The speed with which the second trial yielded a not-guilty verdict merely underscored how weak the state's original case against Gell would have been if it hadn't relied on cheating.

Meanwhile, the State Bar had gotten involved, initiating what it calls a grievance proceeding against the two offending prosecutors from the state Attorney General's Office, then headed by one Mike Easley.

David Hoke, now a top administrator in the state court system, and Debra Graves, who's gone on to become a federal public defender, didn't dispute that the evidence in question had not been turned over to Gell's lawyers before his first trial, in compliance with a judge's order.

Their defense, once the Bar got around to asking, boiled down to a lack of malicious intent. Yes, they had messed up, but not on purpose. If they had known about the evidence (some of which indicated people had seen Allen Ray Jenkins alive after the last date on which Gell could have killed him; some of which cast doubt on the veracity of a key witness who fingered Gell), they surely would have passed it along.

The requisite lashing ensued, applied by the dreaded wet noodle. Hoke and Graves were reprimanded. They could have had their law licenses suspended, or yanked.

No doubt the Bar's disciplinary chiefs intended that to be the end of the matter. But attorneys who perceived a whitewash -- and who thought the affair put the whole profession in a bad light -- demanded to know why the Bar hadn't been tougher in challenging the prosecutors' version of events, or in penalizing them.

That's when the Bar decided to respond publicly to all the grief it was catching. General Custer would have felt right at home.

John McMillan, the Raleigh attorney who heads the Bar's grievance committee, took an hour walking the attentive Sheraton ballroom crowd through the steps leading up to the two reprimands. The denial by Hoke and Graves that they had intentionally done anything wrong was the crux of the issue, he said.

Then came the grilling. Lawyers took microphone in hand to question McMillan and the Bar's staff as to why there had not been a more vigorous effort, in proceedings before a disciplinary hearing panel, to challenge the prosecutors' version of events. Why had the staff relied on a "paper" case against them instead of calling witnesses? Why didn't penalties take into account the harm done to Gell?

In fact, from the Bar's perspective what had happened to Gell seemed almost beside the point. "The victim in this case was the system," intoned the Bar's president, Dudley Humphrey, during one exchange -- eliciting a chorus of snorts and giggles.

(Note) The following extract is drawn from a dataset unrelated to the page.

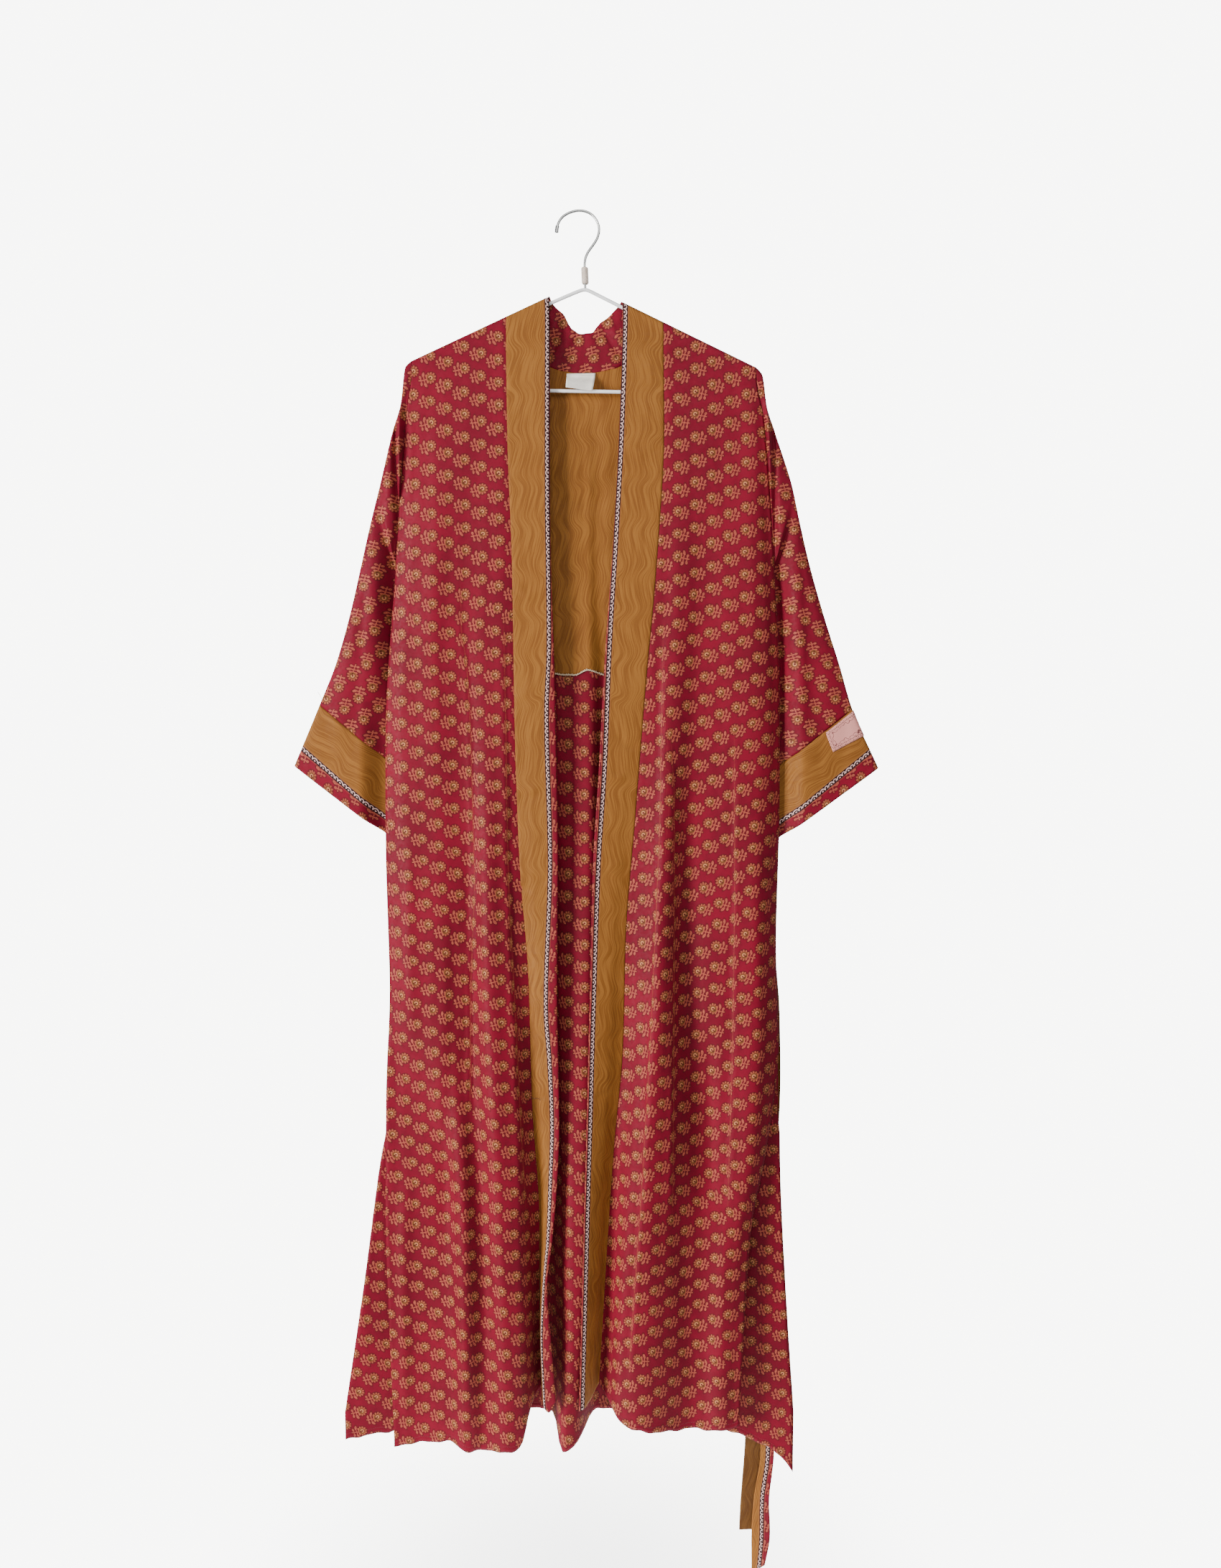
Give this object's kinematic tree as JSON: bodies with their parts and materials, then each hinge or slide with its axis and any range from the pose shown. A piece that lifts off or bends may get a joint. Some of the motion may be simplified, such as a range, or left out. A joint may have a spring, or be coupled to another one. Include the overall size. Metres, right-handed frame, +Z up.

Clearly it was Gell, who happened to be in the audience that day, who had paid the highest price. Then there were the family members of Allen Ray Jenkins, who thought they knew who the murderer was but now have to cope with being on the wrong end of a mystery.

Yet Humphrey made a valid point. The state's justice system had taken a hit. And the Bar's response -- pursuing grievances against the errant prosecutors, and then opening its own conduct to scrutiny -- was necessary, if perhaps not sufficient, as a remedy.

There are of course no grounds to conclude with any certainty that either Hoke or Graves was more culpable in the Gell fiasco than they have admitted. Busy professionals can make inadvertent mistakes.

What's important is that there be no sense that mistakes can be too easily explained away without having to fully answer for them. If the criminal justice system is to function fairly, those in charge have to be driven by a sense of honor, and they have to be willing to be held to account. That's one more thing to keep in mind this week as we choose officials and judges who can become our last defense against abuses of the state's power.